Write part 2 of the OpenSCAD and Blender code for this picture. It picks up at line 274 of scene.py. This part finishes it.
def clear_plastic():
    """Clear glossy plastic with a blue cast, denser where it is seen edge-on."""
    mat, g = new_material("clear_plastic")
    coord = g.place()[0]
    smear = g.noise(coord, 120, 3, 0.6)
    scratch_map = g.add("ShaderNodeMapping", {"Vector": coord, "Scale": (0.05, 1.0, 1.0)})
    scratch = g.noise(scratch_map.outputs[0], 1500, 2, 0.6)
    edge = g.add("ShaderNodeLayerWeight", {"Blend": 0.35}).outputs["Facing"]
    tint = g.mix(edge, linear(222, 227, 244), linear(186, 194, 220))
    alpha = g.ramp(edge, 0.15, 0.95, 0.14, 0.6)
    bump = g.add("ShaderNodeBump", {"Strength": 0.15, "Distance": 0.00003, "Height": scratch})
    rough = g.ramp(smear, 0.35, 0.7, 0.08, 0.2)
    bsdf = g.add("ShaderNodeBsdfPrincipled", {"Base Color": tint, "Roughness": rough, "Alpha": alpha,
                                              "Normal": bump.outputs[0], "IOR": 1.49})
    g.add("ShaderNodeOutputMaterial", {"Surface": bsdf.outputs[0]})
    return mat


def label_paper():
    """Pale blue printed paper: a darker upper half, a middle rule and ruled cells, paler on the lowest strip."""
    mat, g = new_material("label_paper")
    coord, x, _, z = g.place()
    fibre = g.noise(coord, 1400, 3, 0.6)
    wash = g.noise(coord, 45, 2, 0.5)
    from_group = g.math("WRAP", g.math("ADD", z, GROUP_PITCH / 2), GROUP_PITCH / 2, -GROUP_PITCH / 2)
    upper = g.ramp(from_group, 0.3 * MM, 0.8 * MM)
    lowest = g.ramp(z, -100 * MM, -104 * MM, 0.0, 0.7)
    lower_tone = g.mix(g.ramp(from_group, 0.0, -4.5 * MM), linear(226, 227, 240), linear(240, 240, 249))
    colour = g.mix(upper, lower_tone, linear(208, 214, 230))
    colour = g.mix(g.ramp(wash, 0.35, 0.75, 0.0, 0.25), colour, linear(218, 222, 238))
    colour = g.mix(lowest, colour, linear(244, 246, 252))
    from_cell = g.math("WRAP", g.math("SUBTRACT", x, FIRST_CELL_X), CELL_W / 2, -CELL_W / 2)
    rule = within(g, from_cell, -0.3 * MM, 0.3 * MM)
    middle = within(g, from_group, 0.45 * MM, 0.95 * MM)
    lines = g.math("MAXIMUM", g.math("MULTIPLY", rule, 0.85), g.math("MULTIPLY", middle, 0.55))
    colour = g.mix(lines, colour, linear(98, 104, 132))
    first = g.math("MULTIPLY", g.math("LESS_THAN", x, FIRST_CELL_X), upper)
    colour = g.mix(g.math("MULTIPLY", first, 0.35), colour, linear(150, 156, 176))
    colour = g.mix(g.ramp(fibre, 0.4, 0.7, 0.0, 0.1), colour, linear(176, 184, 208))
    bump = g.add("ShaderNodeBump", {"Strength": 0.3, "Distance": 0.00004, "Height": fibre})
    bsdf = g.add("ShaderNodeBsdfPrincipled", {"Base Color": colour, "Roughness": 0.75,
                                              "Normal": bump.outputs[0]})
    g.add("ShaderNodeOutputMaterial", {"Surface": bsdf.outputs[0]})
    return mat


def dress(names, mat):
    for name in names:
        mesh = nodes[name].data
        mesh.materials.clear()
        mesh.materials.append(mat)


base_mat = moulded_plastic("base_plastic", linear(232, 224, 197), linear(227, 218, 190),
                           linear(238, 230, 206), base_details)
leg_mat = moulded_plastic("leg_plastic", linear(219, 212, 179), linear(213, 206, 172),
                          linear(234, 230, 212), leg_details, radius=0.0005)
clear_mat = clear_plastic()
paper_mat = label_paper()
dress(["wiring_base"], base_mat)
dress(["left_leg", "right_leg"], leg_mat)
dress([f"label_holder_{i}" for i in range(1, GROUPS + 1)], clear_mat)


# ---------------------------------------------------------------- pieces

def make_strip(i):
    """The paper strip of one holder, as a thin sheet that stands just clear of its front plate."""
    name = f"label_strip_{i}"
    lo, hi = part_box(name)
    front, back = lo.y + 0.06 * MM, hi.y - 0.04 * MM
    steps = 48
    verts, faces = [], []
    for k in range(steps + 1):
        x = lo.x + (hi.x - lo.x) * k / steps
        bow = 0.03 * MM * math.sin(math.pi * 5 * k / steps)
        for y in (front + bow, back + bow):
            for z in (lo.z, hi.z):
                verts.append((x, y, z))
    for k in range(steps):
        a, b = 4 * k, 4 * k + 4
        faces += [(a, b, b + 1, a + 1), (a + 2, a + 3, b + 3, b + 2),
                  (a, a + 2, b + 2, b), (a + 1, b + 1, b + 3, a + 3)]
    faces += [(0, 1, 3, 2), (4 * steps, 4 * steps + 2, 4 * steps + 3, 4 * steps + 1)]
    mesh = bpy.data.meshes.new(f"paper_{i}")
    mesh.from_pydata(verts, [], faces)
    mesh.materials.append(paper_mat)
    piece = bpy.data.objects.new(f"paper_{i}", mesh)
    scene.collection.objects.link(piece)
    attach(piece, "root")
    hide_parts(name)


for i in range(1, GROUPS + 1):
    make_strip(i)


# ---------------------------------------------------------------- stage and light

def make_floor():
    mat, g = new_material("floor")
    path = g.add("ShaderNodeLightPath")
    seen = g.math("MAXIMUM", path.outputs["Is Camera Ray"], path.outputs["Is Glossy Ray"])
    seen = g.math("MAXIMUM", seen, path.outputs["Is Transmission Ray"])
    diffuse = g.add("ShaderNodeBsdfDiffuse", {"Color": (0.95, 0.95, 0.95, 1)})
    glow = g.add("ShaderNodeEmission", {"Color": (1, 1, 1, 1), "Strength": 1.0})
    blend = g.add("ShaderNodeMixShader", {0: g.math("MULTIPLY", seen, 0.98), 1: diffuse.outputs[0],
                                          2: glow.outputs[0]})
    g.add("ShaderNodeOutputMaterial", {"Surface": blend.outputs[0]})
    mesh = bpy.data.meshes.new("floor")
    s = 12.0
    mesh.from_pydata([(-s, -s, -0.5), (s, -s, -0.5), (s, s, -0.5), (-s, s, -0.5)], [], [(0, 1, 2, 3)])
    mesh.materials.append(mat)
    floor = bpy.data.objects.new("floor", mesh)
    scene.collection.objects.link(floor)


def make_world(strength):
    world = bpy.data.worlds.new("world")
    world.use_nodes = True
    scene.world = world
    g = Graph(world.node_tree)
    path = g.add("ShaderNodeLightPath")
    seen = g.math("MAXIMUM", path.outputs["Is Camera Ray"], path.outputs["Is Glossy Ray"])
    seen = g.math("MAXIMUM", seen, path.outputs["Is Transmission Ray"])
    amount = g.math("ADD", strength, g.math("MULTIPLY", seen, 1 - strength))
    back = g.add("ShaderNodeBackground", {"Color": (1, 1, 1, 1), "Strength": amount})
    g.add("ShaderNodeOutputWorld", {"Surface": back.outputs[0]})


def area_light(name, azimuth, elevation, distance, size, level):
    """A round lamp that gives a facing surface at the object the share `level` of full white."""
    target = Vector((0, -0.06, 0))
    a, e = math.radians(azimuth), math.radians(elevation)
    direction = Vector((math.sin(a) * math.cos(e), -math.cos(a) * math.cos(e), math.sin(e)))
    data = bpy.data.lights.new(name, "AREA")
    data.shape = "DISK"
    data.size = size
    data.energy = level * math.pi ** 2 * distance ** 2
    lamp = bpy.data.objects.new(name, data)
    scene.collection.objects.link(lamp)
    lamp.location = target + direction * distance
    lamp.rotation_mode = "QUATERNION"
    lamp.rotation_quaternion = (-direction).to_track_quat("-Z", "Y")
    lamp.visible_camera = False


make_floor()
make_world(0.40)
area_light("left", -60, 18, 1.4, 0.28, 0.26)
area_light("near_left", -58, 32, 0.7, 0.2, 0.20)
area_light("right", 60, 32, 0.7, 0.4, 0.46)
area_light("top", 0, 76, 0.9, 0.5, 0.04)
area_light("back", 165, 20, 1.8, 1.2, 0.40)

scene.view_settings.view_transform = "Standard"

* _Short problem_: Above are the lines; repeat exactly the ones from the line containing "hide_parts(name)" down to the line containing "stage and light", both inclusive.

* _Response to the exercise_:
    hide_parts(name)


for i in range(1, GROUPS + 1):
    make_strip(i)


# ---------------------------------------------------------------- stage and light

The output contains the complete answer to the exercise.